# Custom Webstart



## sch03 (14. Mai 2009)

Hallo zusammen,

Ich möchte Webstart gerne etwas "anpassen". Z. B. soll der aktuelle Fortschritt beim Starten usw. gerade auf der Webseite angezeigt werden. Nun, ist das irgendwie möglich direkt mit Webstart? Ich stelle mir dann das Ganze ungefähr so vor, wie es bei wuala (Wuala - The social online storage) realisiert ist. Ich blicke nicht ganz durch, wie das bei wuala gemacht ist, aber es schaut so aus, als ob es irgendwie über ein Applet laufen würde. Gibt es da evt. schon fertige Lösungen?

Vielen Dank, 
Gruss sch03


----------



## tuxedo (15. Mai 2009)

Das ist wirklich "cool" gemacht. *neidisch bin* 
Bin aber auch noch nicht durchgestiegen wie die das machen ...



- Alex


----------



## sch03 (15. Mai 2009)

Ich habe noch etwas weiter gesucht: Die Lösung von wuala ist OpenSource und hier zu finden: SourceForge.net: Wuala Webstart

Leider hat es überhaupt keine Dokumentation dazu und ist so praktisch nicht brauchbar, oder sieht jemand von euch, wie das Ganze zu benutzen ist?


----------



## tuxedo (15. Mai 2009)

In der Readme im SVN steht:



> If you are interested in running this, please let me know.
> I didn't have the time to write any documentation or examples yet, but will do so as soon as someone needs it.
> 
> Luzius
> luzius [at] wua.la


----------



## tuxedo (15. Mai 2009)

Hab mich mal n bisschen durch den Source geklickt.

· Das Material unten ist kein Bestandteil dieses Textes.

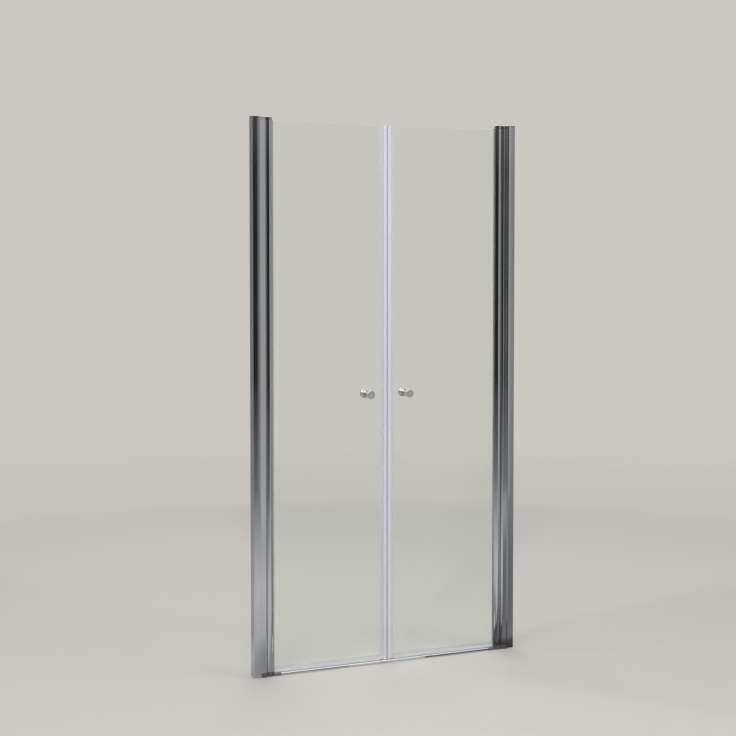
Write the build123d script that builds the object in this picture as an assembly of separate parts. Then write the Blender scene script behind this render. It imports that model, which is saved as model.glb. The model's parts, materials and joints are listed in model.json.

Per Webstart wird scheinbar nur ein minimaler "Downloadclient" runtergeladen und gestartet. Dieser kommuniziert dann mit dem Downloadserver und lädt die benötigten Files runter und startet dann. 

Wie das jetzt allerdings mit der Downloadanzeige auf der Webseite klappt hab ich nicht nicht verstanden.

- Alex

[update]

Ich glaub ich habs durchschaut:

1) Die starten ein Applet auf der Webseite. 
2) Dieses Applet startet einen "Prozess", welcher dann den Downloader irgendwie runterlädt oder startet
3) Der Downloader lädt die Anwendung runter und startet sie

Mir ist nur noch nicht ganz klar wie das Applet sich so starten kann dass man's als Applet nicht erkennt (normalerweise kommt doch bei Applets vorher diese organgene Animation (zumindest bei Java6?). Und mir ist noch nicht klar wie dieses Applet die Anwendung runterlädt. Darf ein Applet überhaupt runterladen und auf die Platte speichern und das dann sogar noch ausführen? Das wäre ja Sicherheitstechnisch ziemlich fatal ... Ein Click im Browser und ich könnte "unbemerkt" ein "böses" Programm beim Webseitenebsucher starten das Informationen sammelt oder Schaden anrichtet ...

Von eigentlichen "Java Webstart" mit einer JNLP File hab ich nix gefunden... ???:L

- Alex

[update2]

Bzgl. dem Applet:

Das ist ein "unsichtbares" applet, was via JS Callback mit der Webseite kommunizietrt und den Downloadprozess anzeigt. Drauf gekommen bin ich damit:

How to register a JavaScript callback in a Java Applet? - Stack Overflow

... und einem Stacktrace der entstand, weil ich in einem restriktiven Firmennetz bin, und aus dem Callback-Aufrufe zu entnehmen waren...

D.h. man startet durch klicken auf den START knopf das Applet "unsichtbar" und verhindert damit auch die Java-Applet-Ladeanimation. Alles weitere macht dann das Applet.

- Alex


----------



## sch03 (16. Mai 2009)

Vielen Dank! Ich habe mir mal die ganze Source geladen, aber das Ganze ist etwas komplex und ohne jegliche Kommentare...
Ich werde mal schauen, ob ich den Autor kontaktieren kann, oder evt. selbst etwas kleines mit so einem unsichtbaren Applet probieren. Ich wusste gar nicht, dass das möglich ist.


----------